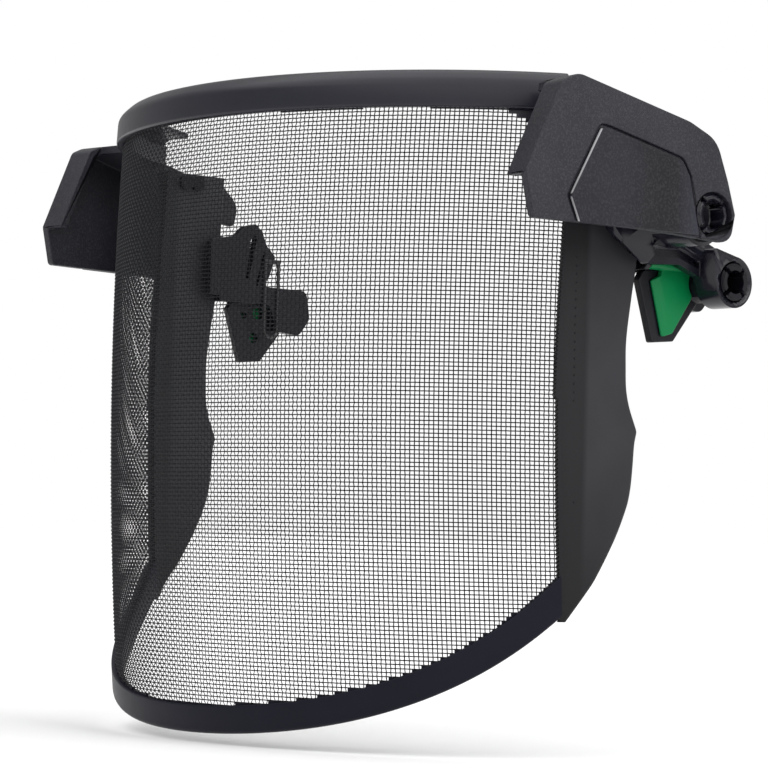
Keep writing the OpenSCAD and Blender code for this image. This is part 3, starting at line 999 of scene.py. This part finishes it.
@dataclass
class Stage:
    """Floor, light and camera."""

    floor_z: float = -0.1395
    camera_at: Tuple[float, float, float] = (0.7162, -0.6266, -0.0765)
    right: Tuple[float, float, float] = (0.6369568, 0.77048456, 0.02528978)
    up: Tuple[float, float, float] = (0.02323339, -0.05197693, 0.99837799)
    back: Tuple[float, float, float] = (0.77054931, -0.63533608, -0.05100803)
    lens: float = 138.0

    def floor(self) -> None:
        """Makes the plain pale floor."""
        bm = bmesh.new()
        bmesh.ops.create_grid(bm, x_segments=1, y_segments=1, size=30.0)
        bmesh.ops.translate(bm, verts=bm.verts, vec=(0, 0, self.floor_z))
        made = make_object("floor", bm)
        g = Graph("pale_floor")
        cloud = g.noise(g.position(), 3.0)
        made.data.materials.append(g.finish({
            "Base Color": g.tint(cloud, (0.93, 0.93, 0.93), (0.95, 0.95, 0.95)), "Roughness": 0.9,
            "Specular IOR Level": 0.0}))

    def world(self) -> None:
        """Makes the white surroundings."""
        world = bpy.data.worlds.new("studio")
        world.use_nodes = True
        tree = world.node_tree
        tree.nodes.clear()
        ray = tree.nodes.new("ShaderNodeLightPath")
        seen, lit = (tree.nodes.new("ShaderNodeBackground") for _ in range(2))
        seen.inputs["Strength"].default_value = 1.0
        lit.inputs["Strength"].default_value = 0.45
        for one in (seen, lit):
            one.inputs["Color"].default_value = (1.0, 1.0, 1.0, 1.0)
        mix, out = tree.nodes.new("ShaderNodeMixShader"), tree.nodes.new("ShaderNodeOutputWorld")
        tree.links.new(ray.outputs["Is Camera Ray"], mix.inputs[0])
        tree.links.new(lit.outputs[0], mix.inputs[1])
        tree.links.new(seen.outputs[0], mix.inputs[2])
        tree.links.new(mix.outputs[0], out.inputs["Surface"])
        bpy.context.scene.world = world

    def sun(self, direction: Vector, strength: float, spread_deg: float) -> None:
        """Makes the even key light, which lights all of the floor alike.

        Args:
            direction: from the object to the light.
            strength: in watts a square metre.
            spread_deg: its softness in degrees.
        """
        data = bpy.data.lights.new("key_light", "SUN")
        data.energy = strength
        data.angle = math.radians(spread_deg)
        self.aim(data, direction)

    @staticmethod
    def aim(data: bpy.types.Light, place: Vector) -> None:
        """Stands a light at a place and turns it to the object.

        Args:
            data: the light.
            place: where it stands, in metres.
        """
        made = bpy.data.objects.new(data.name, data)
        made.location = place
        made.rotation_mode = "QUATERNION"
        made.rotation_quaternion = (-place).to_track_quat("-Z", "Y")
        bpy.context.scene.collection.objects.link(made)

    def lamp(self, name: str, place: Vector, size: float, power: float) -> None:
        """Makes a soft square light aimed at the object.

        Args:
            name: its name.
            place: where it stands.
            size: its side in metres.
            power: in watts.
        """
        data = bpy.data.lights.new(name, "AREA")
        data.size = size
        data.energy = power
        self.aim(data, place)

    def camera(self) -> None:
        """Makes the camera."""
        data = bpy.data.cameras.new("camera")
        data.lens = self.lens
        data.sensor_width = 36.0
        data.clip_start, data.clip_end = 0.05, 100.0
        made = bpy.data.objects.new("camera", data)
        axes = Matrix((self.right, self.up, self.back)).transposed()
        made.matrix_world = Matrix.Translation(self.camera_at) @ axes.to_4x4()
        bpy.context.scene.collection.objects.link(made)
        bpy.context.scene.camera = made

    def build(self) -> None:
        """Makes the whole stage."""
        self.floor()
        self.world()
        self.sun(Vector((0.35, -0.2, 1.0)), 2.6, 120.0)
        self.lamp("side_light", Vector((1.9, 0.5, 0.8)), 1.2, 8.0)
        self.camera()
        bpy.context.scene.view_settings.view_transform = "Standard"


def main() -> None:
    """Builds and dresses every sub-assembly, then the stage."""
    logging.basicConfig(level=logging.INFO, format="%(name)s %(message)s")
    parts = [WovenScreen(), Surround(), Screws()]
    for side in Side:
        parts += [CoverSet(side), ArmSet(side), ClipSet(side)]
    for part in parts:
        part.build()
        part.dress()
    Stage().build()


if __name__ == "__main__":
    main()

*-*-*

- [Task to carry out]:
What is needed is an exact copy of the lines from the start of the listing through the line where "the floor alike." sits, please, both end lines included and nothing more.

- [The result]:
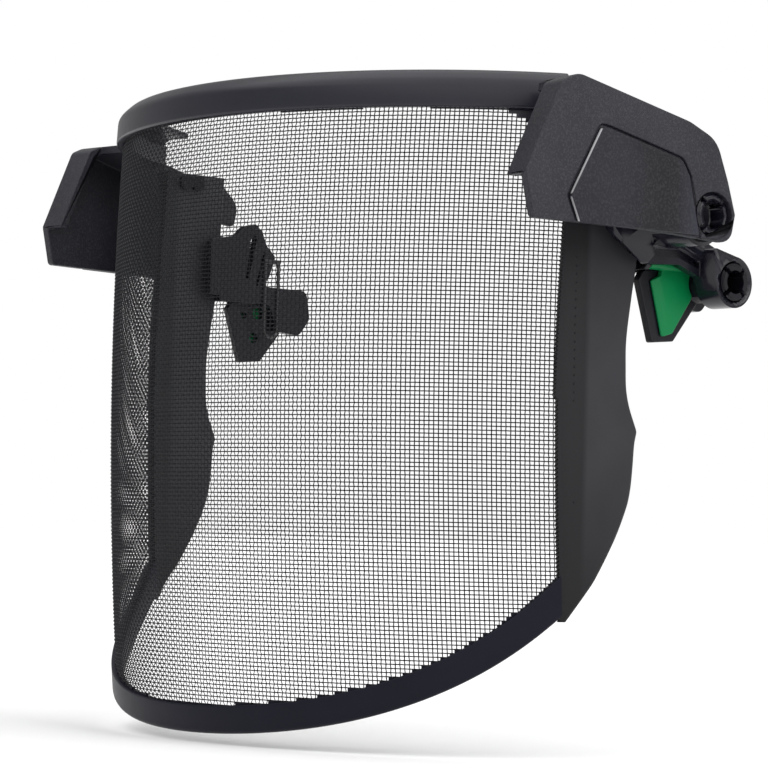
Keep writing the OpenSCAD and Blender code for this image. This is part 3, starting at line 999 of scene.py. This part finishes it.
@dataclass
class Stage:
    """Floor, light and camera."""

    floor_z: float = -0.1395
    camera_at: Tuple[float, float, float] = (0.7162, -0.6266, -0.0765)
    right: Tuple[float, float, float] = (0.6369568, 0.77048456, 0.02528978)
    up: Tuple[float, float, float] = (0.02323339, -0.05197693, 0.99837799)
    back: Tuple[float, float, float] = (0.77054931, -0.63533608, -0.05100803)
    lens: float = 138.0

    def floor(self) -> None:
        """Makes the plain pale floor."""
        bm = bmesh.new()
        bmesh.ops.create_grid(bm, x_segments=1, y_segments=1, size=30.0)
        bmesh.ops.translate(bm, verts=bm.verts, vec=(0, 0, self.floor_z))
        made = make_object("floor", bm)
        g = Graph("pale_floor")
        cloud = g.noise(g.position(), 3.0)
        made.data.materials.append(g.finish({
            "Base Color": g.tint(cloud, (0.93, 0.93, 0.93), (0.95, 0.95, 0.95)), "Roughness": 0.9,
            "Specular IOR Level": 0.0}))

    def world(self) -> None:
        """Makes the white surroundings."""
        world = bpy.data.worlds.new("studio")
        world.use_nodes = True
        tree = world.node_tree
        tree.nodes.clear()
        ray = tree.nodes.new("ShaderNodeLightPath")
        seen, lit = (tree.nodes.new("ShaderNodeBackground") for _ in range(2))
        seen.inputs["Strength"].default_value = 1.0
        lit.inputs["Strength"].default_value = 0.45
        for one in (seen, lit):
            one.inputs["Color"].default_value = (1.0, 1.0, 1.0, 1.0)
        mix, out = tree.nodes.new("ShaderNodeMixShader"), tree.nodes.new("ShaderNodeOutputWorld")
        tree.links.new(ray.outputs["Is Camera Ray"], mix.inputs[0])
        tree.links.new(lit.outputs[0], mix.inputs[1])
        tree.links.new(seen.outputs[0], mix.inputs[2])
        tree.links.new(mix.outputs[0], out.inputs["Surface"])
        bpy.context.scene.world = world

    def sun(self, direction: Vector, strength: float, spread_deg: float) -> None:
        """Makes the even key light, which lights all of the floor alike.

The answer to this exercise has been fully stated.